(Entries from a dataset)
╭──

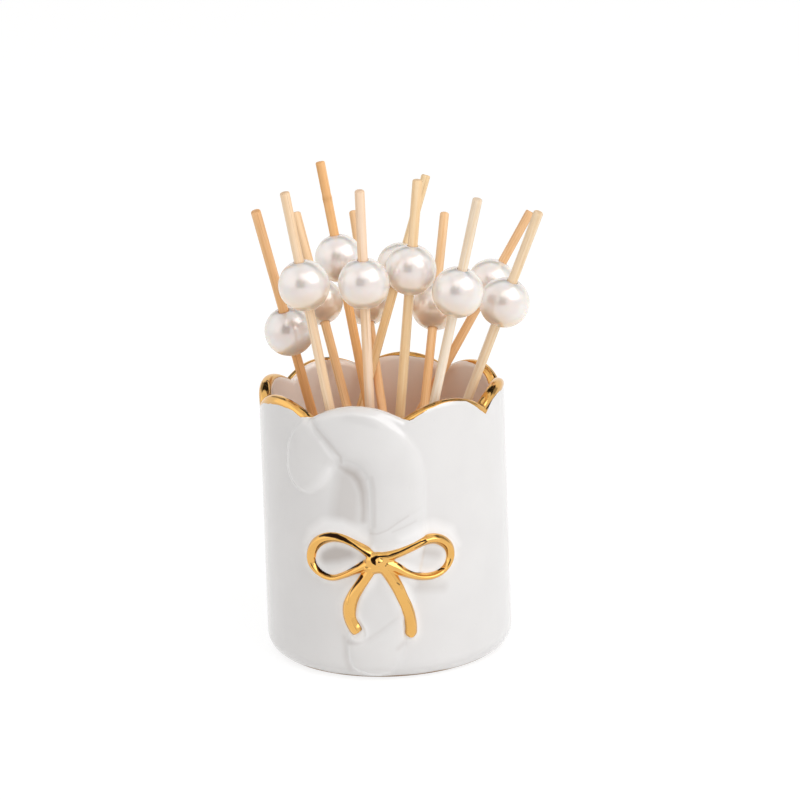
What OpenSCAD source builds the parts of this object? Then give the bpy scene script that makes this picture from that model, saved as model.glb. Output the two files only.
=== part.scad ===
// Toothpick holder: a glazed ceramic cup with a petal rim, a candy cane and a bow
// in relief on its wall, and bamboo picks that each carry a pearl bead.
// The cup's foot is centred on the origin, +Z is up and -Y is the decorated front.

/* [Cup] */
// Outer radius of the wall at the rim
rim_r = 30; // [26:0.1:36]
// How much further out the wall is at the foot than at the rim
foot_spread = 0.6; // [0:0.1:3]
// Thickness of the wall
wall = 3.2; // [2.4:0.1:4]
// Thickness of the floor
floor_h = 4; // [3:0.1:7]
// Height of the rim at the dips between its petals
rim_h = 64; // [58:0.5:80]
// How far each petal rises above the dips
petal_rise = 3.5; // [1:0.1:6]
// Number of petals round the rim
petals = 8; // [6:1:12]
// How far the front petal sits to the left of the front, in degrees
petal_turn = 12.8; // [0:0.1:22]
// Rounding of the foot's outer edge
foot_round = 4.7; // [2:0.1:6]
// Rounding inside, where the wall meets the floor
well_round = 4; // [1:0.1:6]

/* [Gilding] */
// Thickness of the gold lustre on the rim
gilding_t = 0.2; // [0.1:0.05:0.5]
// How far the lustre runs down the wall, square to the rim's edge
gilding_drop = 2; // [1:0.1:3]

/* [Candy cane] */
// Width of the cane
cane_w = 13; // [8:0.1:14]
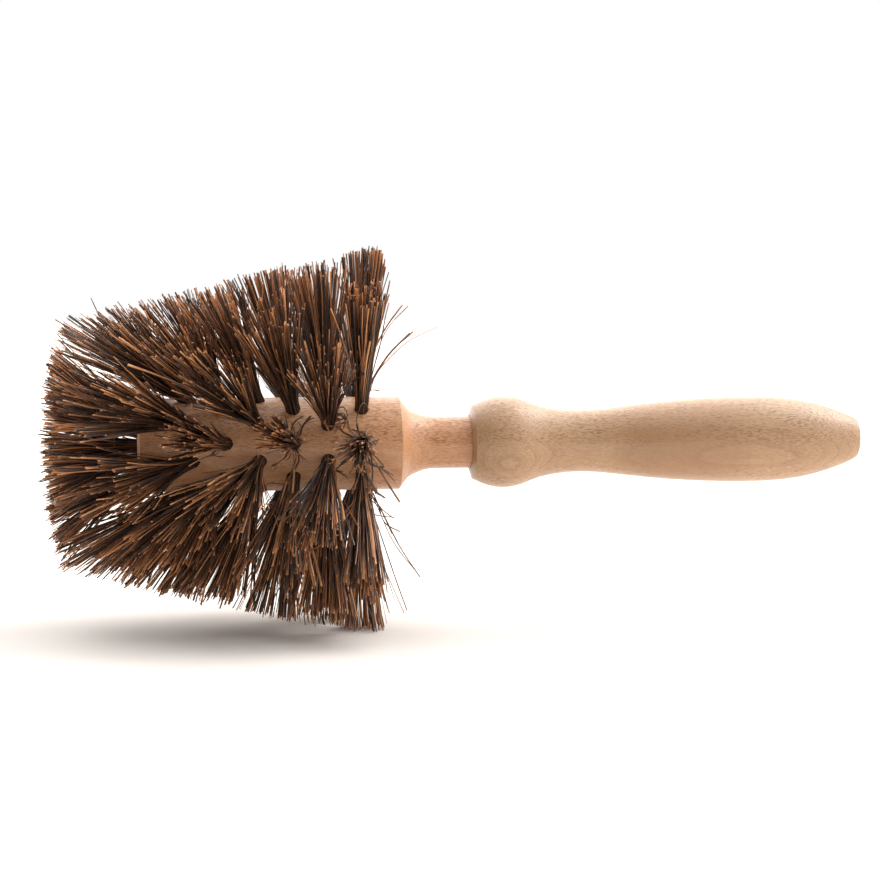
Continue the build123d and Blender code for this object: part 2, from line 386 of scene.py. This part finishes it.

╰──

Give back the whole listing exactly as it reads.

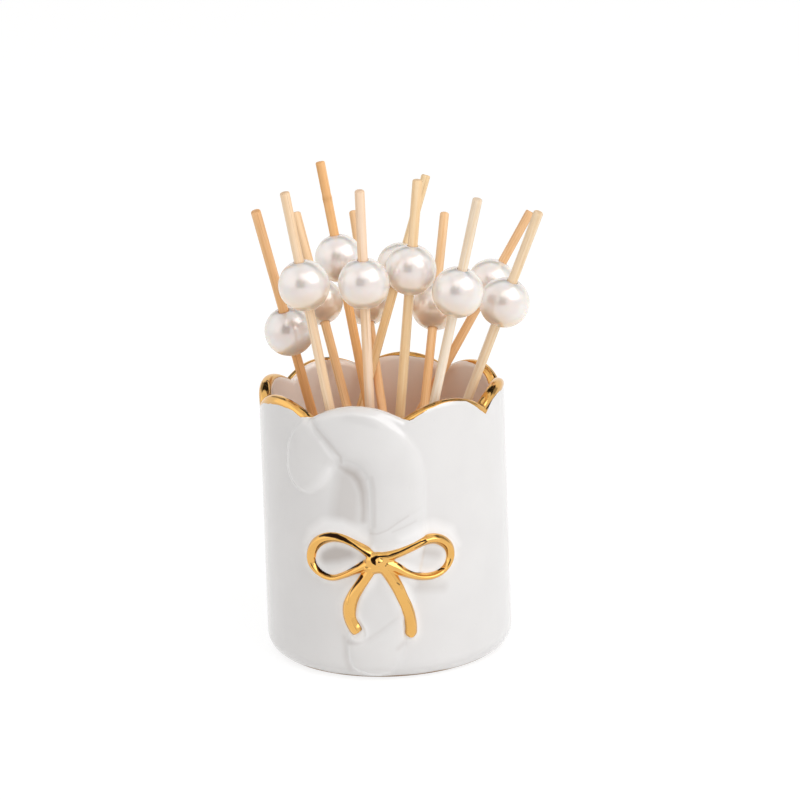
What OpenSCAD source builds the parts of this object? Then give the bpy scene script that makes this picture from that model, saved as model.glb. Output the two files only.
=== part.scad ===
// Toothpick holder: a glazed ceramic cup with a petal rim, a candy cane and a bow
// in relief on its wall, and bamboo picks that each carry a pearl bead.
// The cup's foot is centred on the origin, +Z is up and -Y is the decorated front.

/* [Cup] */
// Outer radius of the wall at the rim
rim_r = 30; // [26:0.1:36]
// How much further out the wall is at the foot than at the rim
foot_spread = 0.6; // [0:0.1:3]
// Thickness of the wall
wall = 3.2; // [2.4:0.1:4]
// Thickness of the floor
floor_h = 4; // [3:0.1:7]
// Height of the rim at the dips between its petals
rim_h = 64; // [58:0.5:80]
// How far each petal rises above the dips
petal_rise = 3.5; // [1:0.1:6]
// Number of petals round the rim
petals = 8; // [6:1:12]
// How far the front petal sits to the left of the front, in degrees
petal_turn = 12.8; // [0:0.1:22]
// Rounding of the foot's outer edge
foot_round = 4.7; // [2:0.1:6]
// Rounding inside, where the wall meets the floor
well_round = 4; // [1:0.1:6]

/* [Gilding] */
// Thickness of the gold lustre on the rim
gilding_t = 0.2; // [0.1:0.05:0.5]
// How far the lustre runs down the wall, square to the rim's edge
gilding_drop = 2; // [1:0.1:3]

/* [Candy cane] */
// Width of the cane
cane_w = 13; // [8:0.1:14]
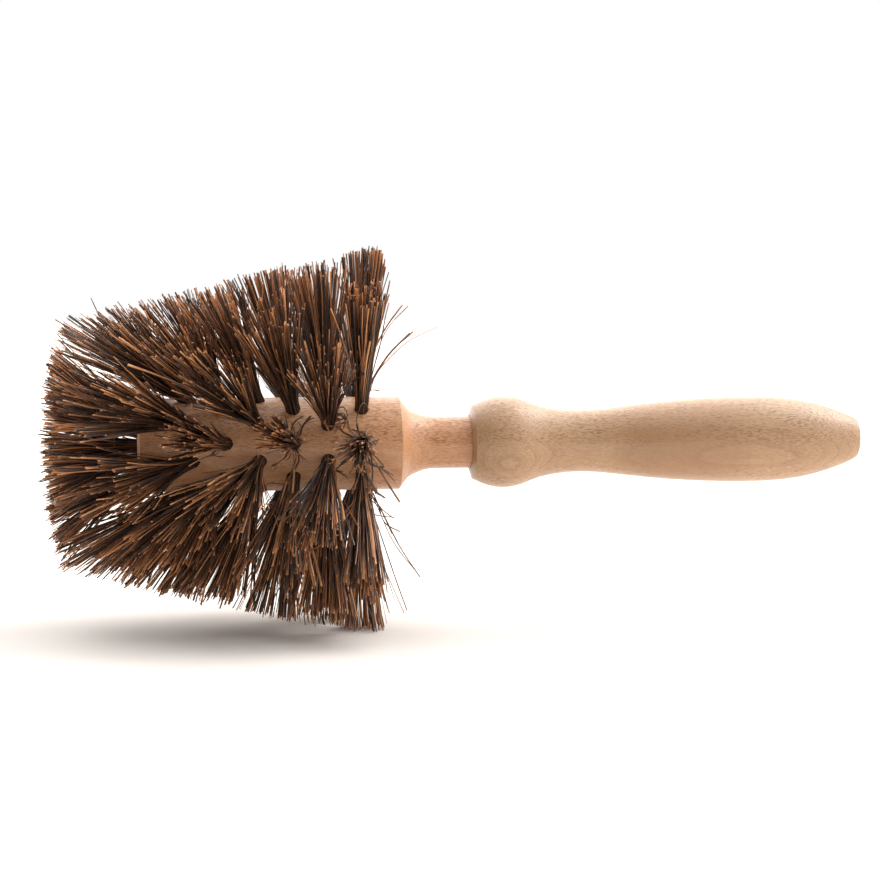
Continue the build123d and Blender code for this object: part 2, from line 386 of scene.py. This part finishes it.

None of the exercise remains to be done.